Cruzó la biblioteca dirigiéndose hacia el sofá chéster. El mueble, varado sobre el mármol blanco del piso y con su capitoné acolchado en piel negra, destacaba como si fuese un lunar en medio del rostro de una geisha.
«Tengo que intentar dormir un poco, debo descansar…»
Con ese mantra en la cabeza dejó el tazón sobre la mesa de café y se tendió en el sofá, acurrucándose y abrazando con fuerza un cojín contra el pecho. Ana contempló entre ensoñaciones cómo la negrura de la noche retrocedía con rapidez, atrincherándose tras los muebles, concentrándose en sombras alargadas ante las primeras embestidas del sol. Sin darse cuenta se quedó dormida. A las dos horas Lucrecia la despertó zarandeándola con suavidad.
—Señora, señora… El cartero ha traído un paquete para usted.
—¿Para mí?
—Sí, para usted. Perdone que la haya despertado, pero si no empieza a arreglarse, llegará tarde al hospital.
Ana se incorporó medio adormilada e inconsciente de que en la cara se le habían marcado los rectangulitos acolchados del sofá. Lucrecia tampoco creyó necesario advertirle de las marcas antes de abandonar la biblioteca, la señora no iba a recibir visitas esa mañana. Sobre la mesa de café vio el paquete junto al tazón de leche, ya completamente fría. Lo examinó con desconfianza. El envoltorio de papel de estraza llevaba pegada, junto a los sellos, una etiqueta con su nombre y dirección
mecanografiados. Matasellos de Madrid. Sin remite.
—Qué extraño…
Rasgó el papel con cuidado. Una caja de zapatos Camper la miró indiferente. Al retirarle la tapa, se llevó una nueva sorpresa: frente a ella aparecía un folio en blanco, el primero de un taco de unos quinientos. Extrajo el mazo de hojas y lo depositó sobre su regazo, comprobando que no estaban encuadernadas y, excepto la primera, venían impresas a una cara. Retiró esa cuartilla inicial en blanco y se topó con un título Pan con chocolate. Sin autor. Pasó página y, completamente intrigada, empezó a leer.
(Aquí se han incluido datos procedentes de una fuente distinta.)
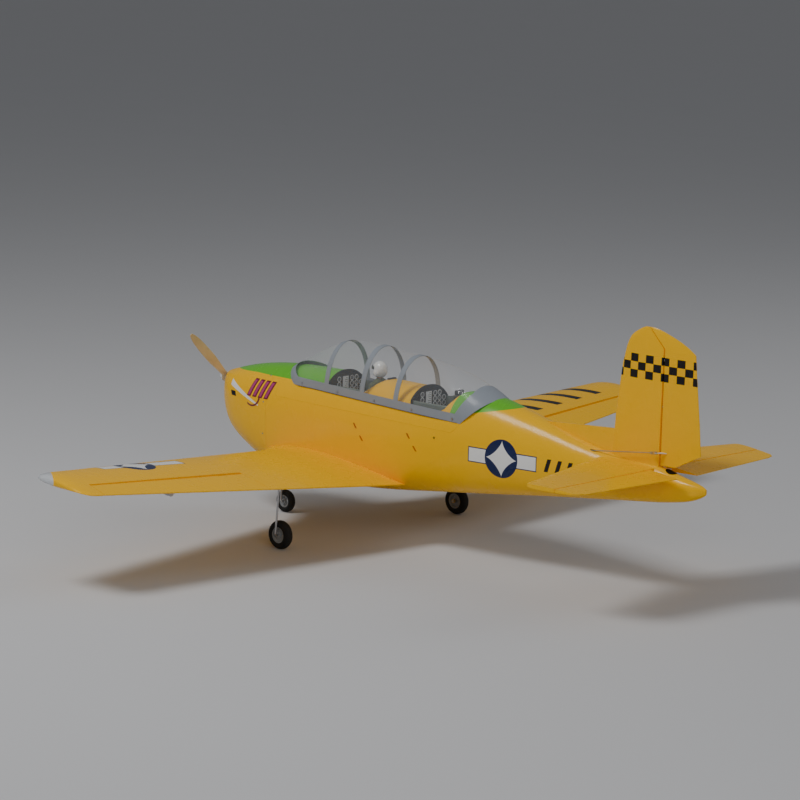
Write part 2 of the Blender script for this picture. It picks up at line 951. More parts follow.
def add_tube(
    form: bmesh.types.BMesh, path: Sequence[Vector], radii: Sequence[float], count: int = 16
) -> None:
    """Adds a tube along a path.

    Args:
        form: where to add it.
        path: points on its centreline.
        radii: a radius at each point.
        count: points round it.
    """
    rings = []
    for i, point in enumerate(path):
        ahead = (path[min(i + 1, len(path) - 1)] - path[max(i - 1, 0)]).normalized()
        side = ahead.cross(Vector((0.13, 0.21, 0.97))).normalized()
        rings.append(ring_at(point, side * radii[i], ahead.cross(side) * radii[i], count))
    add_loft(form, rings)


def add_box(form: bmesh.types.BMesh, low: Vector, high: Vector, bevel: float = 0.0) -> None:
    """Adds a box, its edges rounded.

    Args:
        form: where to add it.
        low: its low corner.
        high: its high corner.
        bevel: the radius of its edges.
    """
    size, centre = high - low, (low + high) / 2
    matrix = Matrix.Translation(centre) @ Matrix.Diagonal((*size, 1.0))
    made = bmesh.ops.create_cube(form, size=1.0, matrix=matrix)
    if bevel:
        edges = list({edge for vertex in made["verts"] for edge in vertex.link_edges})
        bmesh.ops.bevel(form, geom=edges, offset=bevel, segments=3, profile=0.5, affect="EDGES")


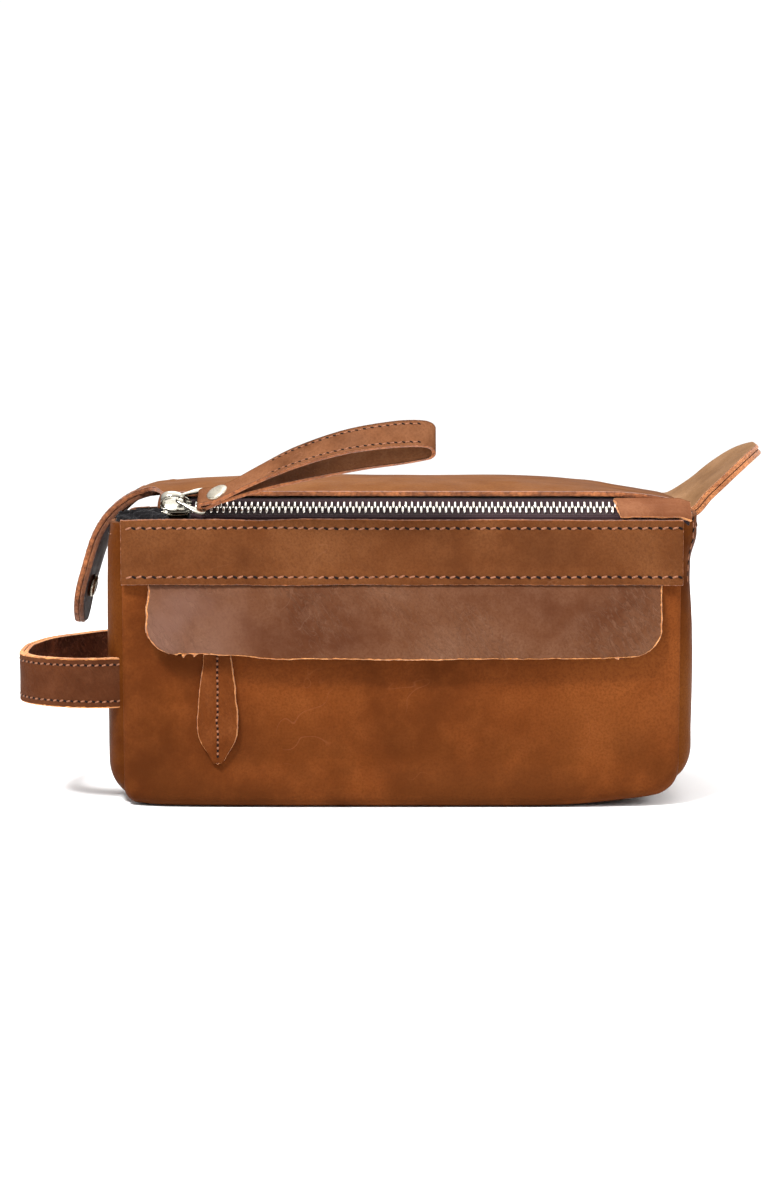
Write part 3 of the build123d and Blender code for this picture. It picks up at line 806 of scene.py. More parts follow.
def band_flat(s, t):
    return np.stack([s, band_y(s, t), t], -1)


for label, z in BAND_ROWS:
    x = np.linspace(-HALF + 2.5, HALF - 3.5, 400)
    rows = z + 0.25 * noise2(x / 30, z, 2)
    put(stitches(f"band_{label}_stitches", band_flat, x, rows, FRONT, SEAM, 2.9, 0.5, 0.30, 0.06), "bag")

# cloth lining of the body, as one open-topped bag
LINE_LOW, LINE_HIGH = span("body_lining")
LINE_MID, LINE_HALF = (LINE_LOW + LINE_HIGH) / 2, (LINE_HIGH - LINE_LOW) / 2


def lining_place(s, t):
    angle = 2 * math.pi * s
    ca, sa = np.cos(angle), np.sin(angle)
    k = 1 / (np.abs(ca) ** 14 + np.abs(sa) ** 14) ** (1 / 14)
    depth = np.clip(t / 0.32, 0, 1)
    wall = np.clip((t - 0.32) / 0.68, 0, 1)
    size = np.sin(depth * math.pi / 2) ** 0.9
    fold = 0.9 * fbm(s * 34, t * 7, 12) * step(0.1, 0.4, t)
    x = LINE_MID[0] + (LINE_HALF[0] * k * size - fold - 0.6 * wall) * ca
    y = LINE_MID[1] + (LINE_HALF[1] * k * size - fold - 0.6 * wall) * sa
    z = LINE_LOW[2] + 0.6 + 1.2 * (1 - np.cos(depth * math.pi / 2)) + (TOP_Z - LINE_LOW[2] - 2.4) * wall
    z = np.maximum(z, bottom(np.clip(x, -HALF, HALF)) + 4.5 + 2.0 * step(0.9, 1.0, depth))
    return np.stack([x, y, z], -1)


t_rows = np.concatenate([np.linspace(0.02, 0.32, 18), np.linspace(0.34, 1, 36)])
put(
    sheet("body_cloth", lining_place, even(181), t_rows, 0.5, [LINING] * 3, "out", 0.1),
    "bag", ["body_lining"], "lining_cloth",
)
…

«He desperdiciado mi vida esperando una llamada de teléfono que siempre supe que no iba a contestar. Y que nunca llegó. Como cualquier mujer que se ha quedado sin vida por culpa del desamor, intenté recuperarla aferrándome a los recuerdos. Pero fue inútil: los recuerdos no son la vida, al igual que el mapa no es el territorio. Toda aquella obsesión empezó poco después de…»
No pudo seguir leyendo. Las lágrimas corrían por sus mejillas y acabaron humedeciendo las cuartillas. Se recostó y cerró los ojos, respirando profundamente para intentar tranquilizarse.
—Esto…, esto no es posible…
El corazón le aporreaba el costillar desde dentro amenazando con abrirle un boquete en el pecho, mientras los dolores del abdomen se le acentuaban por culpa de la ansiedad.
—No, no puede ser…
Percibía claramente que le faltaba el aire. Como un corredor de maratones agotado tras la carrera, que en un despiste se ha metido en una cámara de vacío, Ana hacía esfuerzos brutales para hinchar los pulmones, pero las aletas de su nariz se aplastaban contra el tabique nasal al no hallar nada que sorber: vacío, aquel taco de folios había creado en la atmósfera de la biblioteca el más hermético e inhumano de los vacíos.
—Esto no puede estar pasando…
Ese día no fue al hospital. Todas sus horas las pasó en el viejo sofá chéster alternando el llanto con la lectura, y ya alanochecer, con los ojos cansados y arrugados por la sal, supo que aquel misterioso regalo envenenado iba a acabar de destrozarle su ya maltrecha vida.